▶ [WORK TO BE COMPLETED]: Return exactly and only these lines: the first of the listing through the one containing "NECK_BLEND = 1.40".

----------

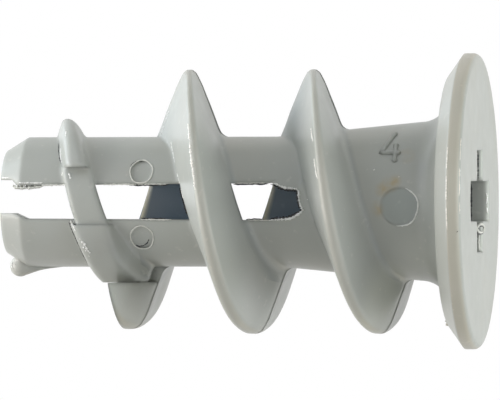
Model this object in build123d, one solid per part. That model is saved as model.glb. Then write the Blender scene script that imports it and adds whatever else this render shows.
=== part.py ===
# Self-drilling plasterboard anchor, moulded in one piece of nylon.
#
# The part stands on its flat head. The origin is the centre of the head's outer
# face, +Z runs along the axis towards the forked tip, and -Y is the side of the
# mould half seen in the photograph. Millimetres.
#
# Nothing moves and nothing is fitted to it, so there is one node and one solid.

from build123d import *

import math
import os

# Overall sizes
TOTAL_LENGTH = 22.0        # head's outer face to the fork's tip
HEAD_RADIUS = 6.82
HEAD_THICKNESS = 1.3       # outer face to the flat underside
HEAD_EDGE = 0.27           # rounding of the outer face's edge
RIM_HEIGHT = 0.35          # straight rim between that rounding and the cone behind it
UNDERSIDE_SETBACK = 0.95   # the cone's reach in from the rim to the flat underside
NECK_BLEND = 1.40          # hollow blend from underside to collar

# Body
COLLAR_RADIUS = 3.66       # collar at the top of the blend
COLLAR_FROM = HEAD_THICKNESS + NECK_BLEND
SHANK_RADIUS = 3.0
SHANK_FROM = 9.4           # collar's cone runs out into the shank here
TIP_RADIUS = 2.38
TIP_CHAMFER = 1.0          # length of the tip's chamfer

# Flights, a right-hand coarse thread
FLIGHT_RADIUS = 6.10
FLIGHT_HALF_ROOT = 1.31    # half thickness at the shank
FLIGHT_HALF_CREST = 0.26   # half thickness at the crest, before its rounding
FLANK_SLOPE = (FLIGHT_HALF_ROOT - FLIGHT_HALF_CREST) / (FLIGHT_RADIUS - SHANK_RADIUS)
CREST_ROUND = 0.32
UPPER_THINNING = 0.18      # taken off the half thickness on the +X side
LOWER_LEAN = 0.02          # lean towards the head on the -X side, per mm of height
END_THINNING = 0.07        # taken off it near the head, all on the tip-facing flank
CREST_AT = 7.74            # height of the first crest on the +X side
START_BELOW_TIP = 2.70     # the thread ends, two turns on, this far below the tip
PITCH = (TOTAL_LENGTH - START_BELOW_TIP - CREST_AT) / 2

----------

▶ [SOLUTION TO THIS PROBLEM]:
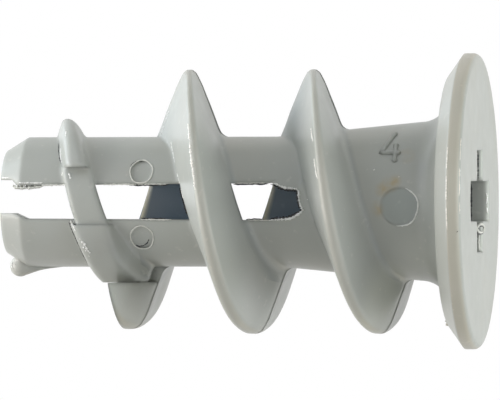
Model this object in build123d, one solid per part. That model is saved as model.glb. Then write the Blender scene script that imports it and adds whatever else this render shows.
=== part.py ===
# Self-drilling plasterboard anchor, moulded in one piece of nylon.
#
# The part stands on its flat head. The origin is the centre of the head's outer
# face, +Z runs along the axis towards the forked tip, and -Y is the side of the
# mould half seen in the photograph. Millimetres.
#
# Nothing moves and nothing is fitted to it, so there is one node and one solid.

from build123d import *

import math
import os

# Overall sizes
TOTAL_LENGTH = 22.0        # head's outer face to the fork's tip
HEAD_RADIUS = 6.82
HEAD_THICKNESS = 1.3       # outer face to the flat underside
HEAD_EDGE = 0.27           # rounding of the outer face's edge
RIM_HEIGHT = 0.35          # straight rim between that rounding and the cone behind it
UNDERSIDE_SETBACK = 0.95   # the cone's reach in from the rim to the flat underside
NECK_BLEND = 1.40          # hollow blend from underside to collar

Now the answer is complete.